PROBLEM TO WORK ON →
Up to and including the line with "return BAND_LOW +", reproduce the listing below exactly, beginning at its first line.

[begin SOURCE EXCERPT]

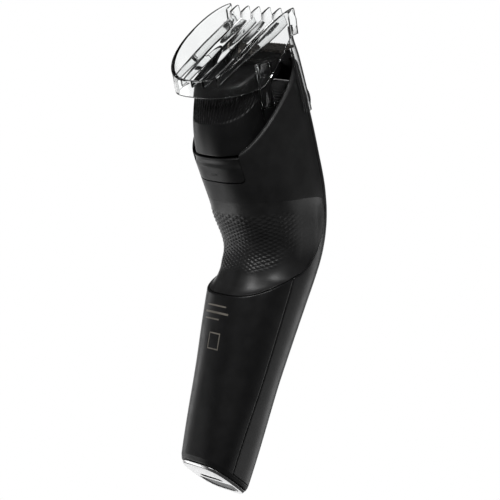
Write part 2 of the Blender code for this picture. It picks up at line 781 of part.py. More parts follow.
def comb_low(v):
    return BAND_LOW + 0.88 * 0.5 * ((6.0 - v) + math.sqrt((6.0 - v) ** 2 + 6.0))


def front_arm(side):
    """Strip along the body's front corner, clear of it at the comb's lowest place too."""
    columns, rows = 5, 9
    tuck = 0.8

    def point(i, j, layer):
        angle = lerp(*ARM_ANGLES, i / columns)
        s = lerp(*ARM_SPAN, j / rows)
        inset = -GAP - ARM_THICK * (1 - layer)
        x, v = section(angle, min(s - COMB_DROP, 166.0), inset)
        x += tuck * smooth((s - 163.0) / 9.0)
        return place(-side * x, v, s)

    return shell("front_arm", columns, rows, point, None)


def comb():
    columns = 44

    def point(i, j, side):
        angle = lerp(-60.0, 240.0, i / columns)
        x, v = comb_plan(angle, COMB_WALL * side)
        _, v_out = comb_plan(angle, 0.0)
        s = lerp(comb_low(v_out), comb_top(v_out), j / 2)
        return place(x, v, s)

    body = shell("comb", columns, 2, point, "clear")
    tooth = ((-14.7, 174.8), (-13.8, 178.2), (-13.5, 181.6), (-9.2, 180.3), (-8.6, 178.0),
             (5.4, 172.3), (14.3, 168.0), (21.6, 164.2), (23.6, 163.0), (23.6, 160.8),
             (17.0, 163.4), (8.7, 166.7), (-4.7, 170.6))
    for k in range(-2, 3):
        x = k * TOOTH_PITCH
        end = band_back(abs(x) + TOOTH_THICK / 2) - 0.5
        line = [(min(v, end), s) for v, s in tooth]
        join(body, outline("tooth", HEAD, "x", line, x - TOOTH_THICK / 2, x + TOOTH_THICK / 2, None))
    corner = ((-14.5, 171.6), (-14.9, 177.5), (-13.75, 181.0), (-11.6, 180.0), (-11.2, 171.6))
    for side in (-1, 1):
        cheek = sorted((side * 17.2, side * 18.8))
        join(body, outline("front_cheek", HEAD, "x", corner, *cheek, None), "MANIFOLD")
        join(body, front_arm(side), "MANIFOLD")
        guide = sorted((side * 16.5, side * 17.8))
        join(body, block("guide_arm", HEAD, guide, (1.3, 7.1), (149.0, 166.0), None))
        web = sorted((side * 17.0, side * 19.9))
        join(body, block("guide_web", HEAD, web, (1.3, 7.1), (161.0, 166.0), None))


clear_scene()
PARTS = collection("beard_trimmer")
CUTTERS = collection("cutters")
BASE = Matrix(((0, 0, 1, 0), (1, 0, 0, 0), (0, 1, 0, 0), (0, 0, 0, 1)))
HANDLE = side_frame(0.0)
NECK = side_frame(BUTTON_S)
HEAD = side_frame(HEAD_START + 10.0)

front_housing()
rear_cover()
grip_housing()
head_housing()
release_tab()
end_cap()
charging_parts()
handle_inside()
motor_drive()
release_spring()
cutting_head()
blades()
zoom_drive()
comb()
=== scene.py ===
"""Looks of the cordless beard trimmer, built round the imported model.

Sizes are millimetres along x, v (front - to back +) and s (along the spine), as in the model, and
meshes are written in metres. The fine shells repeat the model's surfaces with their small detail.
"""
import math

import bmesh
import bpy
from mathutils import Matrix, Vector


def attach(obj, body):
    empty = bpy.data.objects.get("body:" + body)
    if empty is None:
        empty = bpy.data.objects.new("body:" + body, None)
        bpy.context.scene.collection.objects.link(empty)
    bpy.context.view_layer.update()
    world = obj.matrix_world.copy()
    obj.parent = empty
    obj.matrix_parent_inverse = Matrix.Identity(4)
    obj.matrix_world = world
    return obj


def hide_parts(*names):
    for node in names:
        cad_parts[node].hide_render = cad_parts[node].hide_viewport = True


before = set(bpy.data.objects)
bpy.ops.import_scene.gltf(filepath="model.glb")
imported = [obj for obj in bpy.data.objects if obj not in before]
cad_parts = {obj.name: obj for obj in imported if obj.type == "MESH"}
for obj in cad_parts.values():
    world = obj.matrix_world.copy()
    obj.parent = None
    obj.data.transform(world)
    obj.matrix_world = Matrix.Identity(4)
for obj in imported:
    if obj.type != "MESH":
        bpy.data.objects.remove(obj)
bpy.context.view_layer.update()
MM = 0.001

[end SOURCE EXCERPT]

ANSWER BELOW →
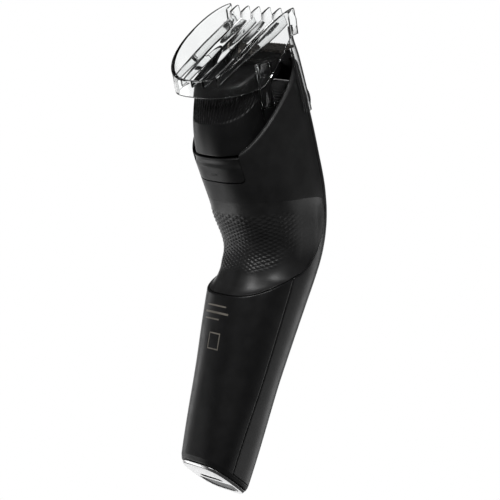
Write part 2 of the Blender code for this picture. It picks up at line 781 of part.py. More parts follow.
def comb_low(v):
    return BAND_LOW + 0.88 * 0.5 * ((6.0 - v) + math.sqrt((6.0 - v) ** 2 + 6.0))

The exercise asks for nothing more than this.